In almost any comparison of plant foods to animal foods, the latter are both more resource-heavy on the uptake and more earth-unfriendly on the outflow. The only case-by-case question is whether they're just somewhat worse (as is, say, cow's milk is vs. almond milk) or, more often, worse by orders of magnitude. A notorious debate centers on whether beef, as compared to wheat, requires a mere 15 times as much water, or 300 times as much. (Most mainstream scientific estimates settle in at around 100x.)

The list of ways this one factor threatens our planet's ecosystems is too long to go into here -- nitrous oxide, methane, ocean dead zones, air pollution, topsoil erosion, species extinction, even violent crime -- all are documented to correlate solidly with animal agribusiness. So why isn't that the first topic out of the gate in mainstream discussions of eco-conservation?

The thing is, most of us don't like looking at or talking about meat and dairy's origins, and opt for, well, ear-plugging accompanied by magical and/or wishful thinking ("humane slaughter," anyone?) rather than tackling some of the most germane problems.

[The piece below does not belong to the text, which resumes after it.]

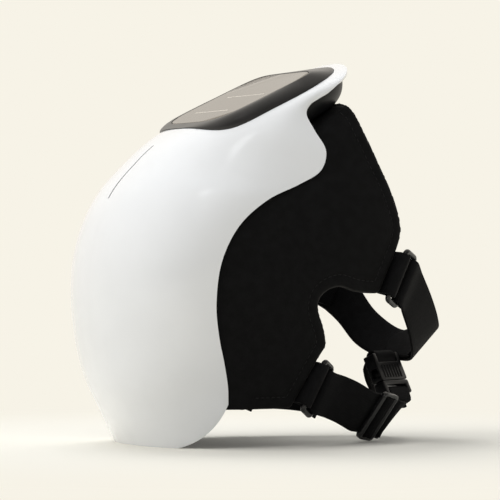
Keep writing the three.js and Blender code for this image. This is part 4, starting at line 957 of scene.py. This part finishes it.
upper_table = [
    (0.772, -0.704, 0.399, 0.45, 0.02, 0.89), (0.884, -0.553, 0.336, 0.55, 0.05, 0.83),
    (0.986, -0.368, 0.280, 0.68, 0.1, 0.72), (1.047, -0.184, 0.253, 0.72, 0.1, 0.68),
    (1.035, 0.000, 0.248, 0.72, 0.25, 0.64), (0.963, 0.184, 0.252, 0.71, 0.39, 0.59),
    (0.870, 0.368, 0.294, 0.62, 0.28, 0.73), (0.815, 0.540, 0.358, 0.52, 0.1, 0.84),
    (0.772, 0.704, 0.399, 0.45, -0.02, 0.89),
]
upper_half, flap_share, flap_round = 44, 0.94, 0.010
upper_route = route(upper_table, 2 * upper_half)
upper_left, upper_right = upper_route[:upper_half + 1], upper_route[upper_half:]
left_end = strap_start("upper")
right_end = mirrored(left_end)
upper_left_strap = web("upper_strap_left", left_end + upper_left)
tie(upper_left_strap)
upper_right_strap = web("upper_strap_right", upper_right + right_end[::-1])
tie(upper_right_strap)
for piece in (upper_left_strap, upper_right_strap):
    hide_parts("upper_strap")
tail_route, tail_gap, tail_first, tail_end = [], 0.0004, 32, 56
for k in range(tail_first, tail_end):
    place, wide, share = upper_route[k]
    run = upper_route[k + 1][0] - upper_route[k - 1][0]
    tail_route.append((place + wide.cross(run).normalized() * (web_thick + tail_gap), wide, share))
strap_tail_flap = web("upper_strap_flap", tail_route, width=flap_share * web_width, round_end=flap_round)
dress(strap_tail_flap, weave)
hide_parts("upper_strap_tail")

# Slider: a three-bar nylon buckle on the lower left strap, which sets the strap's length. Its two end bars
# carry a raised, rounded rim.
slider_bars = Vector((0.395, -0.383, 0.836)).normalized()
slider_lead = square_to(Vector((0.835, 0.53, -0.153)), slider_bars)
slider_out = -slider_bars.cross(slider_lead)
slider_middle = box_middle("strap_slider")
slider_length, slider_width, slider_bar = 0.0334, 0.017, 0.0032
slider_rim_inset, slider_rim_rise, slider_rim_radius = 0.0028, 0.0010, 0.0011


def own_solid(node, name, bevel=0.0005, segments=3, angle=35):
    """Copy of a CAD solid, merged, with its flat faces made whole and its edges rounded."""
    piece = own_copy(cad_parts[node], name)
    piece.parent = None
    for key in [k for k in piece.keys() if k.startswith("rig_")]:
        del piece[key]
    piece.data.materials.clear()
    edit_all()
    bpy.ops.mesh.remove_doubles(threshold=0.00001)
    bpy.ops.mesh.dissolve_limited(angle_limit=math.radians(2))
    bpy.ops.object.mode_set(mode="OBJECT")
    shape(piece, "BEVEL", width=bevel, segments=segments, limit_method="ANGLE",
          angle_limit=math.radians(angle), use_clamp_overlap=True)
    return smooth(piece, 40)


def join_up(first, *others):
    pick(first)
    for piece in others:
        piece.select_set(True)
    bpy.ops.object.join()
    return first


slider = own_solid("strap_slider", "slider_frame", bevel=0.0009)
rims = []
for end in (-1, 1):
    at = slider_middle + end * (slider_width - slider_bar) / 2 * slider_lead + slider_out * slider_rim_rise
    half = (slider_length / 2 - slider_rim_inset) * slider_bars
    rims.append(rod(f"rim_{end}", [at - half, at + half], slider_rim_radius, closed=False))
slider = join_up(slider, *rims)
dress(slider, nylon, "slider_body")
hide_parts("strap_slider")

# Lower left strap: from its ring down through the slider, under its side bars and over its middle bar, and on
# to the male half of the buckle, where the web is gathered to 20 mm.
buckle_place = at_shares(0.7935, -0.287, 0.154)
buckle_rise = Vector((-0.2, 0.37, 0.9)).normalized()
buckle_across = square_to(Vector((0.88, 0.47, 0)), buckle_rise)
buckle_out = buckle_across.cross(buckle_rise)
buckle_gather, buckle_turn, buckle_tail = 20 / 28, 0.0033, 0.009
socket_bar, plug_bar = 0.0166, -0.0076
lower_front_table = [
    (0.290, -0.684, 0.125, 0.475, -0.1, 0.85), (0.390, -0.650, 0.107, 0.46, -0.25, 0.85),
    (0.500, -0.605, 0.081, 0.42, -0.36, 0.84),
]
lower_rear_table = [
    (0.722, -0.440, 0.056, 0.395, -0.383, 0.836), (0.759, -0.404, 0.060, 0.6, -0.2, 0.75),
    (0.771, -0.380, 0.086, 0.92, 0.3, 0.2), (0.831, -0.384, 0.107, 0.88, 0.47, 0),
]
slider_slot, web_play = (slider_width - 3 * slider_bar) / 2, 0.0003
slot_middle = (slider_slot + slider_bar) / 2
past = (slider_width + slider_slot) / 2
lift = slider_bar / 2 + web_play + web_thick / 2
rising = [(-past, -1), (-slot_middle - slider_slot / 2, -1), (-slot_middle - slider_slot / 8, -0.75),
          (-slot_middle, 0), (-slot_middle + slider_slot / 8, 0.75), (-slider_bar / 2, 1), (0, 1)]
weave_rows = rising + [(-along, height) for along, height in rising[-2::-1]]
slider_weave = [(slider_middle + along * slider_lead + height * lift * slider_out, slider_bars, 1.0)
                for along, height in weave_rows]
front_part = strap_start("lower") + route(lower_front_table, 16) + slider_weave[:7]
plug_turn = bar_turn(buckle_place + plug_bar * buckle_rise, buckle_across, -buckle_rise, -buckle_out,
                     buckle_turn, buckle_tail, buckle_gather)
rear_part = slider_weave[6:] + route(lower_rear_table, 22, (1, buckle_gather)) + plug_turn[::-1]
lower_front = web("lower_left_strap_front", front_part, ease=1)
tie(lower_front)
lower_rear = web("lower_left_strap_rear", rear_part, ease=1)
tie(lower_rear)
for piece in (lower_front, lower_rear):
    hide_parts("lower_left_strap")
lower_right_table = [
    (0.262, 0.730, 0.129, 0.47, 0.02, 0.87), (0.400, 0.700, 0.124, 0.48, 0.04, 0.87),
    (0.558, 0.632, 0.116, 0.5, 0.08, 0.86), (0.726, 0.513, 0.097, 0.56, 0.25, 0.79),
    (0.837, 0.355, 0.084, 0.66, 0.45, 0.6), (0.874, 0.190, 0.095, 0.78, 0.5, 0.35),
    (0.837, 0.000, 0.122, 0.84, 0.5, 0.15), (0.776, -0.070, 0.160, 0.87, 0.48, 0.05),
    (0.736, -0.132, 0.190, 0.88, 0.47, 0),
]
socket_turn = bar_turn(buckle_place + socket_bar * buckle_rise, buckle_across, -buckle_rise, buckle_out,
                       buckle_turn, buckle_tail / 2, buckle_gather)
right_part = mirrored(strap_start("lower")) + route(lower_right_table, 48, (1, buckle_gather))
right_part += socket_turn[::-1]
lower_right = web("lower_right_strap_web", right_part, ease=1)
tie(lower_right)
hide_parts("lower_right_strap")

# Tabs: short loops of the same webbing, doubled round the rings' inner bars. Each is sewn inside the edge of
# its wing and lets its ring swing a little.
for side in ("left", "right"):
    for level in ring_tables:
        tab = own_solid(f"{side}_{level}_tab", f"{side}_{level}_tab_loop", bevel=0.0003, segments=2, angle=50)
        dress(tab, weave, f"{side}_wing_body")
        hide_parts(f"{side}_{level}_tab")

# Clip buckle: a side-release pair of black acetal. The female half has grip ribs on both faces and a window
# in each side for the prongs' release pads; the male half has two sprung prongs and a guide tongue between.
acetal = finish("acetal", (0.005, 0.005, 0.0055), (0.008, 0.008, 0.0085), 0.34, 0.06, cloud=240, grain=2000,
                relief=0.08, depth=0.0001, sockets={"Specular IOR Level": 0.3})
socket = own_solid("buckle_socket", "socket_body", bevel=0.0007)
rib_pitch, rib_height, rib_out, rib_radius = 0.0029, 0.0062, 0.0040, 0.00062
rib_below, rib_above = 0.0046, 0.0036
ribs_made = []
for face in (-1, 1):
    for number in range(-3, 4):
        at = buckle_place + rib_height * buckle_rise + number * rib_pitch * buckle_across
        at += face * rib_out * buckle_out
        rib_line = [at - rib_below * buckle_rise, at + rib_above * buckle_rise]
        ribs_made.append(rod(f"rib_{face}_{number}", rib_line, rib_radius, closed=False, sides=3))
socket = join_up(socket, *ribs_made)
plug = own_solid("buckle_plug", "plug_base", bevel=0.0006)
prongs = {side: own_solid(f"{side}_prong", f"{side}_prong_arm", bevel=0.0005) for side in ("left", "right")}
for piece, body, node in ((socket, "massager", "buckle_socket"), (plug, "plug_body", "buckle_plug"),
                          (prongs["left"], "left_prong_body", "left_prong"),
                          (prongs["right"], "right_prong_body", "right_prong")):
    dress(piece, acetal, body)
    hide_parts(node)

# Inside: the chassis with its screws and board, the battery, the air pump and its valve in the housing, and
# the two vibration motors with their off-centre weights in their cradle. The CAD solids stay, each in its own
# finish.
steel = finish("steel", (0.42, 0.42, 0.43), (0.55, 0.55, 0.56), 0.28, 0.06, cloud=300,
               sockets={"Metallic": 1.0})
board_green = finish("board_green", (0.012, 0.075, 0.03), (0.02, 0.10, 0.04), 0.35, 0.05, cloud=160)
cell_foil = finish("cell_foil", (0.34, 0.35, 0.36), (0.44, 0.45, 0.46), 0.30, 0.08, cloud=70,
                   sockets={"Metallic": 0.7})
inside = {
    "pod_chassis": satin_black, "main_board": board_green, "battery": cell_foil, "air_pump": steel,
    "air_valve": satin_black, "motor_cradle": satin_black, "left_motor": steel, "right_motor": steel,
    "left_motor_weight": steel, "right_motor_weight": steel,
    **{f"chassis_screw_{number}": steel for number in (1, 2, 3, 4)},
}
for node, made in inside.items():
    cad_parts[node].data.materials.clear()
    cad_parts[node].data.materials.append(made)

It's true that earth-friendly lifestyle changes are a challenge. As mentioned, individual actions can seem insignificant compared to the big picture. But eating vegan is one change that trades the least pain (read: inconvenience) for the most gain. And it's a change that can be implemented society-wide cheaply and relatively quickly as compared to the schedule for altering our technological infrastructure.

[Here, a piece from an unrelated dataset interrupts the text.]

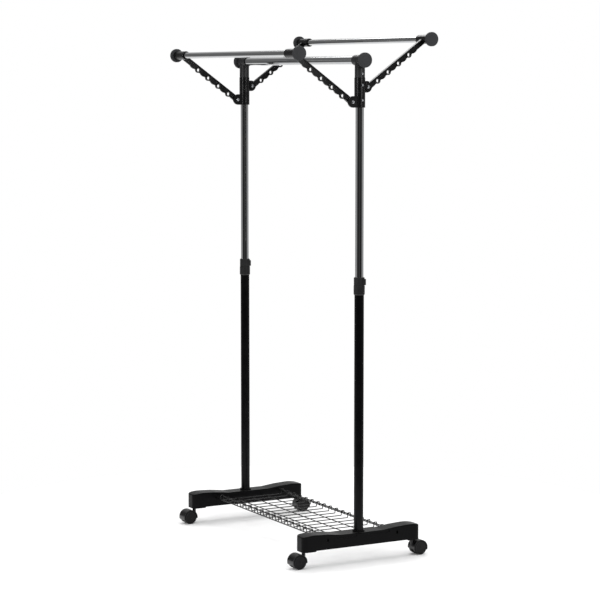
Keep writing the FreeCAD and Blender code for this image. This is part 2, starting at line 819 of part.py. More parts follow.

Any of us who claim to take science seriously, whether or not we're ready to drop animal foods right now, should be candidly evaluating and discussing this global polluter and leading climate-change factor. One thing all of us can do right now is to educate ourselves about the scope of this problem. A great one-stop shop is the film Cowspiracy, which is available online at cowspiracy.com, and can be seen for $1 on Earth Day.

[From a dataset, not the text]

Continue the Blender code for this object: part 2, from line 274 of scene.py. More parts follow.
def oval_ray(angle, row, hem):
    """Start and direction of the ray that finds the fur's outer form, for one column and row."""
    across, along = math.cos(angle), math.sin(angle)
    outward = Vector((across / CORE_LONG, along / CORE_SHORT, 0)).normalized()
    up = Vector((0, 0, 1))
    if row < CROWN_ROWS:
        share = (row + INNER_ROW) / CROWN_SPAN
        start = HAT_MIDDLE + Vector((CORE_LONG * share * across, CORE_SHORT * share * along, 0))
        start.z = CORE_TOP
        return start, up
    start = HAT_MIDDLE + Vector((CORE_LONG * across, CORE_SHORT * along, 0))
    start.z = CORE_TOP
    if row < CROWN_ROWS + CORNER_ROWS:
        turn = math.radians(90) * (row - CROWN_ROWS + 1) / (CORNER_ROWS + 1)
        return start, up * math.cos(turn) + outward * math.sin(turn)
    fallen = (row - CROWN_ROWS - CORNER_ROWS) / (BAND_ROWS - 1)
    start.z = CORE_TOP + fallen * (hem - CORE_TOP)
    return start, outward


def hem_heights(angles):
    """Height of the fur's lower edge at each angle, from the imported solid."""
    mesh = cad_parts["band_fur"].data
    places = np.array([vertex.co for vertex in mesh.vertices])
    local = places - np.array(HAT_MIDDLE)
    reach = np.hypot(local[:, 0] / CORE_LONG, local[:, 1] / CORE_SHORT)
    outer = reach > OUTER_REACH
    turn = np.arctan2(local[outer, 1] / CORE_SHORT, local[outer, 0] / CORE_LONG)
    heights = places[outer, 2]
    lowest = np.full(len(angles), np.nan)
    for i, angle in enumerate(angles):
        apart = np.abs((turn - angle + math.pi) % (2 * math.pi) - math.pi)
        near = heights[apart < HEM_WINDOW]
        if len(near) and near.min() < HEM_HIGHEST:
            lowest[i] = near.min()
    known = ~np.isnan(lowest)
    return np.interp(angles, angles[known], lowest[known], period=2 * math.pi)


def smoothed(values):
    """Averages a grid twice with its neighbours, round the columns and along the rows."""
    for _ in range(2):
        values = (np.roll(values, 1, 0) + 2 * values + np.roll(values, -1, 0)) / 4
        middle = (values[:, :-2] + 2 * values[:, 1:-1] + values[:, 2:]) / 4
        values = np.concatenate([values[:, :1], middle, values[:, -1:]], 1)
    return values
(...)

This movie looks at the apparent blind spot of most major environmental organizations in the U.S. as to what is, numerically and scientifically speaking, the main enemy of the environment. The web site also has a good roundup of the facts presented, with scientific sources, at coswpiracy.com/facts.

So maybe we should cut the climate change deniers a little slack. There is, at least, a certain internal logic to pretending "global warming" is a vast conspiracy and we should keep everything as is. But acknowledging the urgency of the threat and then failing to take a clear look at the most efficient, cost-effective alternatives? That's just nuts.